Good to hear from you!

You are right of course that violence is not an answer to anything. It is very unfortunate that these are the terms of the conflict. I guess I just have compulsion for fairness. If these are the terms, then let's judge actions on both sides by the same standard.

Clearly there's a cycle here that's hard to break-- otherwise this would have been solved long ago. I think you are right that it is not so much hatred as fear. It's in our nature. People who are backed into corners, tend to lash out. More reason for those on either side not to back people into corners.

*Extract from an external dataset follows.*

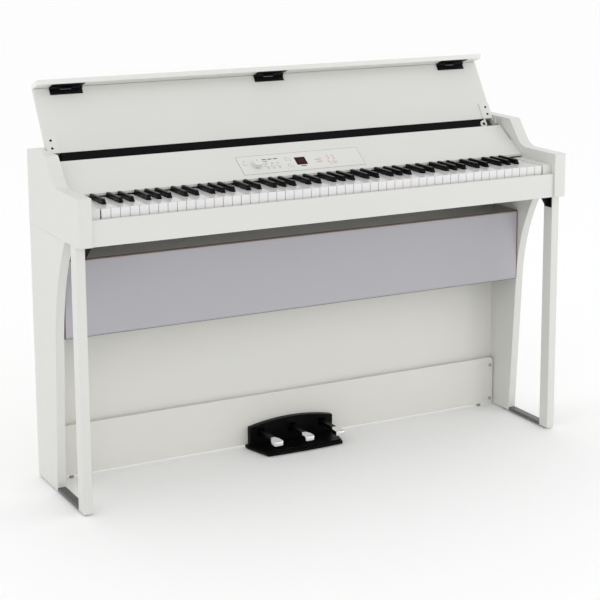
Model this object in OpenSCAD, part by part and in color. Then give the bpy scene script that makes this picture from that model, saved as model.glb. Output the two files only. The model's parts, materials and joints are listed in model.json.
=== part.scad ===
// Slim digital piano on a board stand: lid that doubles as a music rest, 88 keys
// that each rock on one steel rod, a control plate with knob and buttons, and a
// pedal unit with three pedals. X runs along the keyboard, -Y faces the player,
// Z is up, and the origin is on the floor under the middle of the outline.

/* [Case] */
// Width over both cheeks
case_w = 1346; // [1336:1:1360]
// Depth from the cheek fronts to the back of the case
case_d = 347; // [344:1:360]
// Height of the cheek tops behind the controls
case_h = 829; // [820:1:840]
// Height of the arms beside the keys
arm_h = 761; // [757:1:764]
// Height of the keybed's underside
bed_z = 646; // [640:1:648]
// Thickness of the cheeks
cheek_t = 32.6; // [28:0.2:33]

/* [Stand] */
// Thickness of the stand's boards and legs
board_t = 22; // [18:1:22]
// Depth of a front leg
leg_d = 37; // [34:1:44]
// Height of the floor glides
glide_h = 4; // [3:1:6]
// Height of the kick board's top edge
kick_h = 139; // [130:1:160]

/* [Keyboard] */
// Distance from one white key to the next
key_pitch = 23.5; // [23.3:0.05:23.5]
// Height of the white key tops
key_top = 731; // [729:1:732]
// How far a white key's front edge travels down
key_dip = 9.7; // [8:0.1:10]

/* [Lid] */
// Angle that the open lid leans back from upright
lid_lean = 32.2; // [30:0.1:34]
// Length of the lid panel from its pivot to its front edge
lid_len = 190.5; // [180:0.5:190.5]
// Thickness of the lid panel
lid_t = 14; // [12:1:14]

/* [Pedals] */
// Distance from one pedal to the next
pedal_pitch = 90; // [84:1:92]
// Height of the pedal tops
pedal_z = 48; // [46:1:50]

/* [Hidden] */

$fn = 48;
white = [0.87, 0.875, 0.85];
shade_white = [0.84, 0.83, 0.79];
black = [0.04, 0.04, 0.045];
steel = [0.55, 0.56, 0.54];

// the case's own frame has y = 0 near its middle; place() shifts it at the end
front_y = -175;
rear_y = front_y + case_d;
half_w = case_w / 2;
inner_x = half_w - cheek_t;
board_x = half_w - 0.4 - board_t;
bed_t = 22;
key_floor = bed_z + bed_t;

// keys
keys_x = -26 * key_pitch;
key_gap = 0.7;
key_front = -156;
key_notch = -110;
key_tail = 64;
key_under = key_top - 20;
pivot = [54, key_top - 12];
rod_r = 2;
rod_fit = 0.06;
black_w = 9.8;
black_top = key_top + 12;
// white keys before each note of an octave that starts at A, and each black key's shift
steps = [0, 1, 1, 2, 3, 3, 4, 4, 5, 6, 6, 7];
shifts = [0, 3, 0, 0, -2.5, 0, 2.5, 0, 0, -3, 0, 0];
last_note = 87;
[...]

Like you said we have to work really hard to overcome our nature. We probably have to reach some other plane spiritually like Ghandi or King. It's ironic that two of the world's great religions should push so many so far from that goal.

If only the Jews and the Muslims would forget about the political ramifications of belonging to their faiths in this wretched situation and just live their faiths...

soothsayer said...

Thanks Jessica, glad to be back. Life sometimes intrudes and makes what the Turks refer to as "saving the world" (ranting about society and politics)an extra.

Thank goodness for Joe Biden, Barack Obama, Bob Gates and all the voices of reason. Will January 20, 2009 ever come?